The words and phrases are spoken and written day after day, year after year - generally without any wonderment as to how they became part of the language. All have a history, a story. For those of you who liked Part I, Part II, Part III and all the others and wanted more, here is more. 

As always, reactions and suggestions always welcome.

CHOO-CHOO COLEMAN A catcher for the New York Mets during their early struggling years, Coleman is a  case in point of the fact that not all things can be traced back to their origins. Once during a television interview, Coleman was asked how he got his nickname. He responded, "I don't know." He followed this up some time later with another gem. Casey Stengel, a bit frustrated by the ineptitude of the Mets, decided to return to basics. He held up a baseball during a locker-room meeting and said, "This is a baseball." Coleman interrupted, "Wait, you're going too fast."


CLOWN PRINCE OF BASEBALL Al Schacht performed for only three seasons as a member of the Washington Senators (1919-21), but he still was able to make a mighty reputation on the baseball field. Schacht was a comic and his routines centered on the foibles and eccentricities of the National Pastime. It was said that nobody did it better, and that's why Schacht was dubbed the Clown Prince.

"THE COUNT" - Sparky Lyle, handlebar mustache and lordy ways contributed to his look and nickname.                                             
CRAB, THE The middle man in the famed Tinker to Evers to Chance double-play combination, Johnny Evers was a pugnacious and combative ball player and manager. Admitted to the Hall of Fame in 1946, Evers had an 18-year playing career and managed for three other years. His ingoing personality and bench-jockeying ability gave him his nickname on merit.


Pitcher Jesse Burkett earned the name for his surly disposition and also the peculiar manner of his stride.
"CRIME DOG"   Fred McGriff was given this name by ESPN sportscaster Chris Berman, a play on McGruff, a cartoon dog developed for American police to raise children's awareness on crime prevention.                                                                                   
CROW, THE A fairly little man with a screechy voice, Frank Crosetti fit his nickname. He played shortstop for the New York Yankees for 17 years and then had a long stint as a coach with the team.

"CY"    His full name was Denton True Young. His nickname was given to him by a young catcher helping to warm him up.   The backstop reported that Young pitched as fast as a "cyclone." Reporters shortened the nickname to Cy. 
                                    
Young was still in great pitching shape until he was 44 years old. He credited his daily chores and farm work for giving him strength.

CY THE SECOND Irving Melrose Young pitched for six years in the major leagues concurrently with Denton True Young--the storied "Cy" Young who won 508 games in his career.

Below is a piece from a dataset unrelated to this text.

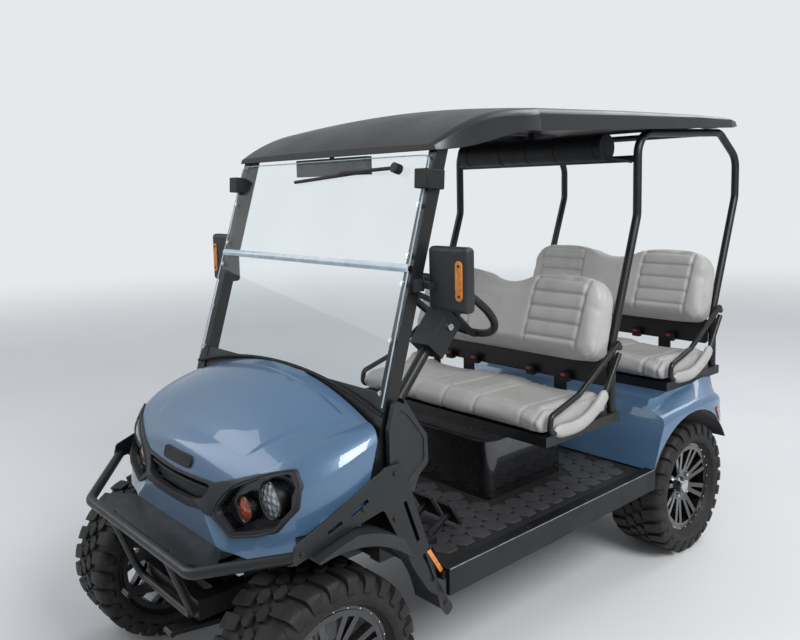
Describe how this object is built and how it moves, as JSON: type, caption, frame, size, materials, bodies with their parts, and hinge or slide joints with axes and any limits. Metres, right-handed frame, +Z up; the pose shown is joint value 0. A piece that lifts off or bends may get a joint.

Irving Young only won 62, while losing 94, but the fact that he had the same last name and pitched at the same time as the great Cy Young earned Irving his nickname (see CY YOUNG AWARD).

CY THE THIRD In 1908, a year in which Cy Young won 21 games and compiled a 1.26 earned-run average, Harley E. Young made it to the major leagues. He pitched only 752 plus innings, losing three games and winning none. But because his last name and the time he played reminded fans of the great Cy Young, Harley was called Cy the Third.

CY YOUNG AWARD  Baseball's award to the top pitcher in each league originated in 1956. The rationale was that pitchers were at a disadvantage in Most Valuable Player balloting. The award gets its name from the Hall of Famer who pitched for 22 years, winning more games than any other performer in baseball history (508). Young also started more games, completed more games, pitched more innings than any other pitcher in history. He is fourth on the all-time list in strikeouts and shutouts. His career accomplishments personified the value of a pitcher to a team and underlined the reason for naming the award for the top pitcher after him.
DAFFINESS BOYS Also known as Dem Brooklyn Bums, the 1926 Brooklyn Dodgers wrought havoc on friend and foe alike. The hotshot of the team was freeswinging, slump-shouldered Babe Herman, dubbed the Incredible Hoiman, who bragged that among his stupendous feats was stealing second base with the bases loaded. Once Herman was one of a troika of Dodger base runners who found themselves all on third base at the same time. A Dodger rookie turned to Brooklyn manager "Uncle" Wilbert Robinson on the bench. "You call that playing baseball?" "Uncle" Robbie responded, "Leave them alone. That's the first time they've been together all year."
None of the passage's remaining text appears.